What connections are used with J55 and K55?

J55 is supplied with STC (Short Thread Casing) or LTC (Long Thread Casing) round-thread connections. K55 is supplied with BTC (Buttress Thread Casing) connections. This connection pairing reflects the tensile strength difference between the two grades — BTC's trapezoidal thread relies on the higher coupling tensile capacity that K55's 655 MPa minimum tensile provides. For surface casing, K55 BTC is the standard specification in most markets.

Is J55 or K55 suitable for conductor pipe?

K55 BTC is the standard grade and connection for conductor and surface casing in most onshore wells globally. The conductor's primary function is wellhead support and shallow formation isolation, not high collapse or burst resistance.

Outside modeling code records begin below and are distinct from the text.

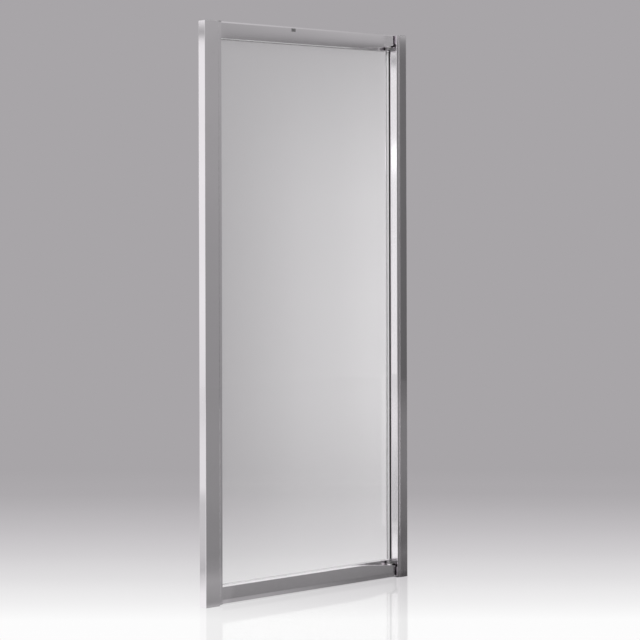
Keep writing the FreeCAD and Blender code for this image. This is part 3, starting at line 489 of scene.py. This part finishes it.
class DOOR_OT_profiles(bpy.types.Operator):
    """Finish the wall channels, posts, bars, rails and stile in polished silver"""
    bl_idname = "door.profiles"
    bl_label = "Polish Profiles"

    def execute(self, context):
        look = context.scene.door_look
        upright = silver_finish("silver_upright", look, ALONG_Z)
        # the level pieces and the lipped channel are darker copies of the same silver: painted shade
        level = silver_finish("silver_level", look, ALONG_X, 0.94)
        post_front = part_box("hinge_post")[0][1]
        # the lipped channel's step gets painted shade
        lipped = silver_finish("silver_lipped", look, ALONG_Z, 0.93, post_front, 5.0)
        dress(("wall_channel_left", "strike_post", "hinge_post", "leaf_closing_stile"), upright)
        dress(("wall_channel_right",), lipped)
        dress(("leaf_top_rail", "leaf_bottom_rail", "head_bar", "threshold"), level)
        return {"FINISHED"}


class DOOR_OT_cast_ends(bpy.types.Operator):
    """Finish the cast pivot blocks and corner blocks"""
    bl_idname = "door.cast_ends"
    bl_label = "Polish Cast Ends"

    def execute(self, context):
        cast = cast_finish("cast_end", context.scene.door_look)
        dress(("pivot_block_top", "pivot_block_bottom", "corner_block_top",
               "corner_block_bottom"), cast)
        return {"FINISHED"}


class DOOR_OT_glass(bpy.types.Operator):
    """Finish the glass pane"""
    bl_idname = "door.glass"
    bl_label = "Clear Glass"

    def execute(self, context):
        dress(("glass_pane",), glass_finish("clear_glass", context.scene.door_look))
        return {"FINISHED"}


class DOOR_OT_seals(bpy.types.Operator):
    """Finish the seals, gaskets and magnet strips"""
    bl_idname = "door.seals"
    bl_label = "Rubber Seals"

    def execute(self, context):
        look = context.scene.door_look
        dark = moulded_finish("dark_rubber", look.rubber, 0.55)
        grey = moulded_finish("grey_rubber", look.grey_seal, 0.5)
        magnet = moulded_finish("magnet_strip", MAGNET_STRIP, 0.6)
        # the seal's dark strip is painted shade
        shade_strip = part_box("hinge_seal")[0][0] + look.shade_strip_start
        dress(("hinge_seal",), clear_plastic("hinge_seal", look, (shade_strip, shade_strip + look.shade_strip_width)))
        dress(("glazing_gasket_bottom", "glazing_gasket_top"), clear_plastic("clear_gasket", look))
        dress(("leaf_magnet_carrier", "strike_magnet_carrier"), dark)
        dress(("glazing_gasket_closing", "head_seal", "threshold_seal", "sweep_seal"), grey)
        dress(("leaf_magnet", "strike_magnet"), magnet)
        return {"FINISHED"}


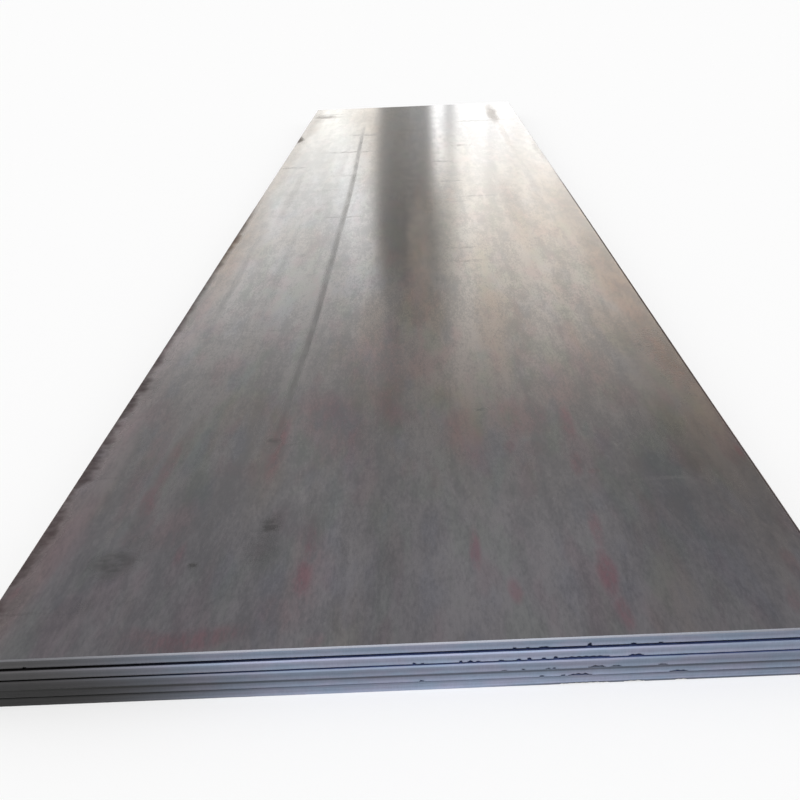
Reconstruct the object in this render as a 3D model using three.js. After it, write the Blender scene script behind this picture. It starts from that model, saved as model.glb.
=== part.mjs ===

K55's 379 MPa minimum yield is more than adequate for low-pressure shallow applications. For large-diameter offshore conductors, structural steel or K55 LSAW pipe is commonly used. J55 STC is not recommended for conductor or large-diameter surface casing because of the lower tensile efficiency at the coupling.

Why does K55 have a higher minimum tensile strength than J55 if both have 55 ksi yield?

API 5CT sets J55 minimum tensile at 517 MPa (75 ksi) and K55 minimum tensile at 655 MPa (95 ksi) because the two grades are designed for different connection systems. BTC connections — the standard for K55 — rely on higher coupling tensile capacity to achieve near pipe-body tensile efficiency. If K55 were allowed to be supplied at J55's tensile level, BTC coupling performance would be compromised. The tensile tier is built into the grade designation so that specifying K55 automatically guarantees the tensile capacity the BTC thread profile requires.